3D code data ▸

══════════════════════════════

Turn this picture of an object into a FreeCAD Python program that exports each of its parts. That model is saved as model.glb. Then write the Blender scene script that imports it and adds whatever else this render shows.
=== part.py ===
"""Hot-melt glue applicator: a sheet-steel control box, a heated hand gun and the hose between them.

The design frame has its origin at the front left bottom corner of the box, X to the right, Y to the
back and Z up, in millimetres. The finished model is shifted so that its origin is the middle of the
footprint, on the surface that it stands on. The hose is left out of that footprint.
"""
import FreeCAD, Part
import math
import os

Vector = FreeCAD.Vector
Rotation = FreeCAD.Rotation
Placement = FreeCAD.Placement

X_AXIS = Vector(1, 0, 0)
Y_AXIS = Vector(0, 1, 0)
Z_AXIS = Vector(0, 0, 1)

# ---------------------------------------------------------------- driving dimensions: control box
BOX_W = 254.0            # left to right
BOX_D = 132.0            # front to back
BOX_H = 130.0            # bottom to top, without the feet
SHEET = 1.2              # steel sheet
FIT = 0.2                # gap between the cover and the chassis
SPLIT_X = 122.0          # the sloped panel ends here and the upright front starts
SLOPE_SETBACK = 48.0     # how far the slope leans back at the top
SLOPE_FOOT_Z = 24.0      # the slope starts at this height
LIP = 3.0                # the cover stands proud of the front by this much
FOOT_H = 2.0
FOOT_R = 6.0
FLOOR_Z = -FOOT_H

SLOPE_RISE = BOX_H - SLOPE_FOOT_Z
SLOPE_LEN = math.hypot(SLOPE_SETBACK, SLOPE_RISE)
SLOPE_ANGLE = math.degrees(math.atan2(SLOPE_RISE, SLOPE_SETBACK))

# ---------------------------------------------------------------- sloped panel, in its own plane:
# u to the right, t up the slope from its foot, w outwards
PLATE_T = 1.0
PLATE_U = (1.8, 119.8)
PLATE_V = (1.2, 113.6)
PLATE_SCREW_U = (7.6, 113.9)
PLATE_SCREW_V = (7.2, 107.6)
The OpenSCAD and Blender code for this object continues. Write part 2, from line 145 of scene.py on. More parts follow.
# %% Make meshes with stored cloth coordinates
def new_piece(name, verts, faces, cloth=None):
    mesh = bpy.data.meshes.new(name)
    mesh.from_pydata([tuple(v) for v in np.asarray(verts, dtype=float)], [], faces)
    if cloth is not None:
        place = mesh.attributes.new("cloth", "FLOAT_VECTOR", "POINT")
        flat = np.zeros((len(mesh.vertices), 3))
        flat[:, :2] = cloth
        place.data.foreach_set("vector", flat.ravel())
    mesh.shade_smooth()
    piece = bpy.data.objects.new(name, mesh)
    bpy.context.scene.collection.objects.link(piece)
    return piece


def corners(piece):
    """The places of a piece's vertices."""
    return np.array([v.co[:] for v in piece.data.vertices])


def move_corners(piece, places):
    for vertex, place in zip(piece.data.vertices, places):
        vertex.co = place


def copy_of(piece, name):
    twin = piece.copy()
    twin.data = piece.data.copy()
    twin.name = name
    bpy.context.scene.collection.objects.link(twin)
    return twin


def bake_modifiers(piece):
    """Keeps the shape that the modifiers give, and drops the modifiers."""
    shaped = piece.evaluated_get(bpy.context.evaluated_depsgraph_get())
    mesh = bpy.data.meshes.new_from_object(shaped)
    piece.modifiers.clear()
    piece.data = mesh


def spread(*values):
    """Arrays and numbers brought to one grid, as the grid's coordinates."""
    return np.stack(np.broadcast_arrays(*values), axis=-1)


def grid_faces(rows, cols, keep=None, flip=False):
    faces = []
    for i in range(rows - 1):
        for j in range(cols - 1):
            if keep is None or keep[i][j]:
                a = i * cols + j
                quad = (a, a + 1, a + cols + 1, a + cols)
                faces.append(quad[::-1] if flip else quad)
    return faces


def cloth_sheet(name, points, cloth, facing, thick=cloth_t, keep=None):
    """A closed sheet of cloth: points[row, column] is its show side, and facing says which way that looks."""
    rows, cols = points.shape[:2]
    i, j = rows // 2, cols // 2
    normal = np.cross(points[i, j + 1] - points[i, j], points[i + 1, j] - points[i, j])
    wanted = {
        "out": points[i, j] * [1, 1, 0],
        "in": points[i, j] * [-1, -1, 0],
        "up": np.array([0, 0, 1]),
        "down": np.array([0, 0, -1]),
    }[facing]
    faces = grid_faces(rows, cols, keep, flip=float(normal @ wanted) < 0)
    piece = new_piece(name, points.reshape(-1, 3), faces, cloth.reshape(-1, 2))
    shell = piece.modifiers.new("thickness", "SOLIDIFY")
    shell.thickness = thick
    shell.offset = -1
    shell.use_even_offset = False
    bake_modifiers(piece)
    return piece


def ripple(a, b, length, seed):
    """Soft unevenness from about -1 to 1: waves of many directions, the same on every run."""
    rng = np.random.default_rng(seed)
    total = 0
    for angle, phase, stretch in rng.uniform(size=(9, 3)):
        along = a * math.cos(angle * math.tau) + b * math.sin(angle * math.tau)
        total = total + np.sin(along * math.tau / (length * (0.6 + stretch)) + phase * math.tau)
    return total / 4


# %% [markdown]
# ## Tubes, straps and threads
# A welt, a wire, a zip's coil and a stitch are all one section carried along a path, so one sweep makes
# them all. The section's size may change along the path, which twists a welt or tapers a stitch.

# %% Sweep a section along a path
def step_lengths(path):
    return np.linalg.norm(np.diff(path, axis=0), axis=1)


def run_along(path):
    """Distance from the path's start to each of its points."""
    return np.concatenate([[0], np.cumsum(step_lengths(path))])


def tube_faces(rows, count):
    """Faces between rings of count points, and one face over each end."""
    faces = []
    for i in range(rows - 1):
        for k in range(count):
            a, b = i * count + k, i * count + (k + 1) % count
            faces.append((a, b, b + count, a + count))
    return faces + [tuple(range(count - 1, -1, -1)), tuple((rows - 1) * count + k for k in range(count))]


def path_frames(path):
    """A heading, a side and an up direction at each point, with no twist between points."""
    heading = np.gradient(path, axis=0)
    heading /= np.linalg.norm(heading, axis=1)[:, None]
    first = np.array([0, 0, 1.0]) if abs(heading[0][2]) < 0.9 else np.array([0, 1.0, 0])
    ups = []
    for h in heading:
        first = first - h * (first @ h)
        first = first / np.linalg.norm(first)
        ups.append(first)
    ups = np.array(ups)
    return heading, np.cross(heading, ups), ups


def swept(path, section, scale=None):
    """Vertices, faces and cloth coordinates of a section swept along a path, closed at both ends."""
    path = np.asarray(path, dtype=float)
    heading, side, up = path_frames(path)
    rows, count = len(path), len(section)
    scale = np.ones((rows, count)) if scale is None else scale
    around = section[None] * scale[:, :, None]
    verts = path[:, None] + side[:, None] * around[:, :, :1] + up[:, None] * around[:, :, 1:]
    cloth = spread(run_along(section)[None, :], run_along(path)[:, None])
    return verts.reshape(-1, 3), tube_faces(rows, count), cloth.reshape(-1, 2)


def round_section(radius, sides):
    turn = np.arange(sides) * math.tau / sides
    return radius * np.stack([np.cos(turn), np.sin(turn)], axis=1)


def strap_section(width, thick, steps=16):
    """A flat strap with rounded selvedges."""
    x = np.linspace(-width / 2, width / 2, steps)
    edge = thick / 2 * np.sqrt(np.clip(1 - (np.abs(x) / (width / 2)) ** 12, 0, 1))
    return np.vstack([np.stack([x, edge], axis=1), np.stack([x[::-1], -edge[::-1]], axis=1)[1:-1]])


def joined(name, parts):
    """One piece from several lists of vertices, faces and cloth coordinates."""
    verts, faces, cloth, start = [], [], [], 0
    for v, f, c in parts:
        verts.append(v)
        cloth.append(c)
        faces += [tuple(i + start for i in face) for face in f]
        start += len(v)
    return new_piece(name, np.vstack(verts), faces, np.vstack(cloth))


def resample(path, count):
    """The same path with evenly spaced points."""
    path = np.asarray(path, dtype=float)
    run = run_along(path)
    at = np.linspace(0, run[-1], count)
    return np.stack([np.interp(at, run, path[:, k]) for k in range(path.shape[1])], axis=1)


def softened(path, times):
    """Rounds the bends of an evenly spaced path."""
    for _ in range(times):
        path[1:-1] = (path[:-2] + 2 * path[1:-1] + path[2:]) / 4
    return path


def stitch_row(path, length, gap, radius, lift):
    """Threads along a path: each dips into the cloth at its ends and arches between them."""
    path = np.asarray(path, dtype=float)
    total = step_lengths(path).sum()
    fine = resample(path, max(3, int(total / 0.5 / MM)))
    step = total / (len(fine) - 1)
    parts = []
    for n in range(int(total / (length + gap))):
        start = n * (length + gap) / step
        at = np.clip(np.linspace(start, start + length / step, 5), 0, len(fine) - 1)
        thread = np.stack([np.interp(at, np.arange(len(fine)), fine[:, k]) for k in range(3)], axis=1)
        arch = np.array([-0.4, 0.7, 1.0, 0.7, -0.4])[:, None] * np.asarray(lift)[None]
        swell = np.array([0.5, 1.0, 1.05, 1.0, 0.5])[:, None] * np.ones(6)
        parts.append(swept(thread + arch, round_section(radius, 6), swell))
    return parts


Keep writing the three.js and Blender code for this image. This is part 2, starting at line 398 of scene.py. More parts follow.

══════════════════════════════

Extract, please, the lines from the start of the entries above through the one with "Z_AXIS = Vector(0, 0, 1)", both included, reproducing each exactly and adding nothing.

Turn this picture of an object into a FreeCAD Python program that exports each of its parts. That model is saved as model.glb. Then write the Blender scene script that imports it and adds whatever else this render shows.
=== part.py ===
"""Hot-melt glue applicator: a sheet-steel control box, a heated hand gun and the hose between them.

The design frame has its origin at the front left bottom corner of the box, X to the right, Y to the
back and Z up, in millimetres. The finished model is shifted so that its origin is the middle of the
footprint, on the surface that it stands on. The hose is left out of that footprint.
"""
import FreeCAD, Part
import math
import os

Vector = FreeCAD.Vector
Rotation = FreeCAD.Rotation
Placement = FreeCAD.Placement

X_AXIS = Vector(1, 0, 0)
Y_AXIS = Vector(0, 1, 0)
Z_AXIS = Vector(0, 0, 1)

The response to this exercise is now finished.